#### [EXERCISE BRIEF]
Give back the whole listing exactly as shown.

#### [GIVEN DATA]
=======
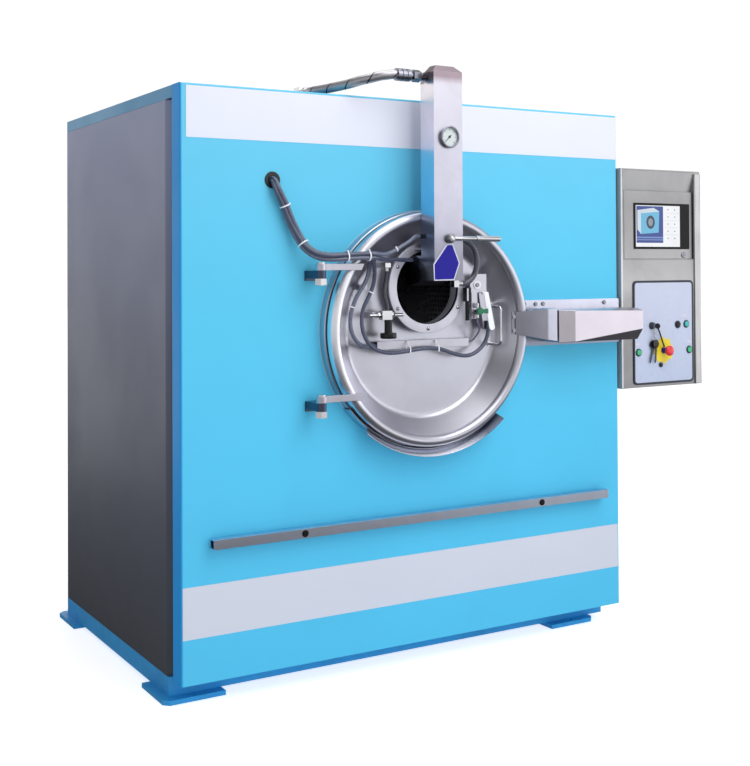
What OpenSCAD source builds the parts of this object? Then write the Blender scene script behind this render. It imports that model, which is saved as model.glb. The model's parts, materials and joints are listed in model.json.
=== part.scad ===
// Front-loading sample garment washing machine: a sheet-metal cabinet on a skid, a dished round door
// with a round porthole, a spray tower that rides on the door, a side lock and a control box.
// X runs right along the front panel, Y runs back and Z runs up, in millimetres.
// Most places are written as x from the panel's left edge, z from its lower edge, and "out", the
// distance in front of the panel's face.

/* [Cabinet] */
// Width of the front panel
panel_w = 1766; // [1740:1:1860]
// Height of the front panel
panel_h = 1850; // [1800:1:1950]
// Depth from the front panel's face to the back of the rear panel
body_d = 1183; // [1170:1:1300]
// How far the front panel's edges are folded back
slab_d = 70; // [60:1:80]
// Thickness of the cabinet's sheet metal
sheet_t = 3; // [2:0.5:4]
// Radius of the front panel's folded edges
edge_r = 8; // [6:1:12]
// Height of the coloured strip that the top panel shows above the side panels
cap_h = 40; // [30:1:60]
// Groove between the front panel's fold and the flat of a side panel
side_gap = 58; // [54:1:80]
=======
#### [SOLUTION FOR THIS TASK]
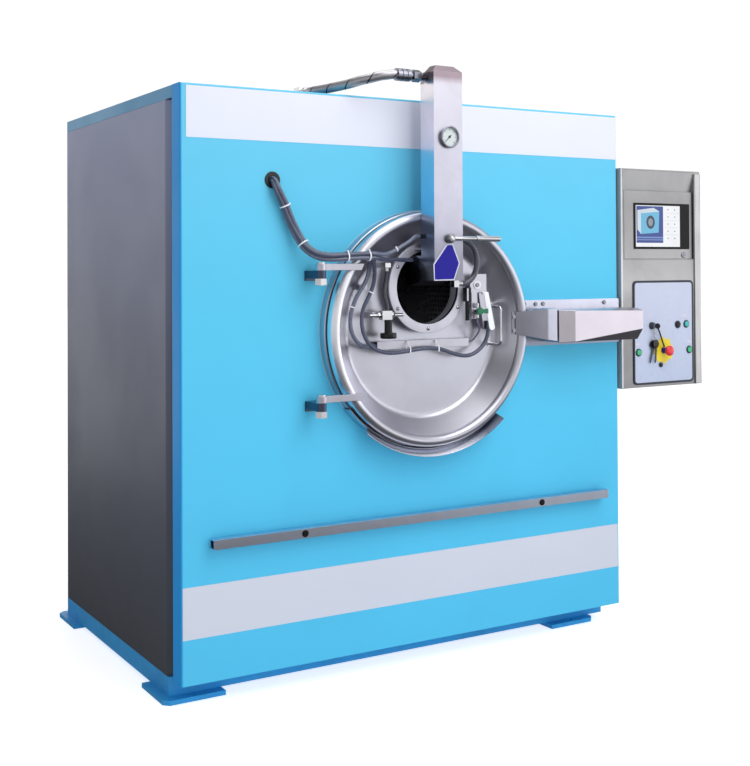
What OpenSCAD source builds the parts of this object? Then write the Blender scene script behind this render. It imports that model, which is saved as model.glb. The model's parts, materials and joints are listed in model.json.
=== part.scad ===
// Front-loading sample garment washing machine: a sheet-metal cabinet on a skid, a dished round door
// with a round porthole, a spray tower that rides on the door, a side lock and a control box.
// X runs right along the front panel, Y runs back and Z runs up, in millimetres.
// Most places are written as x from the panel's left edge, z from its lower edge, and "out", the
// distance in front of the panel's face.

/* [Cabinet] */
// Width of the front panel
panel_w = 1766; // [1740:1:1860]
// Height of the front panel
panel_h = 1850; // [1800:1:1950]
// Depth from the front panel's face to the back of the rear panel
body_d = 1183; // [1170:1:1300]
// How far the front panel's edges are folded back
slab_d = 70; // [60:1:80]
// Thickness of the cabinet's sheet metal
sheet_t = 3; // [2:0.5:4]
// Radius of the front panel's folded edges
edge_r = 8; // [6:1:12]
// Height of the coloured strip that the top panel shows above the side panels
cap_h = 40; // [30:1:60]
// Groove between the front panel's fold and the flat of a side panel
side_gap = 58; // [54:1:80]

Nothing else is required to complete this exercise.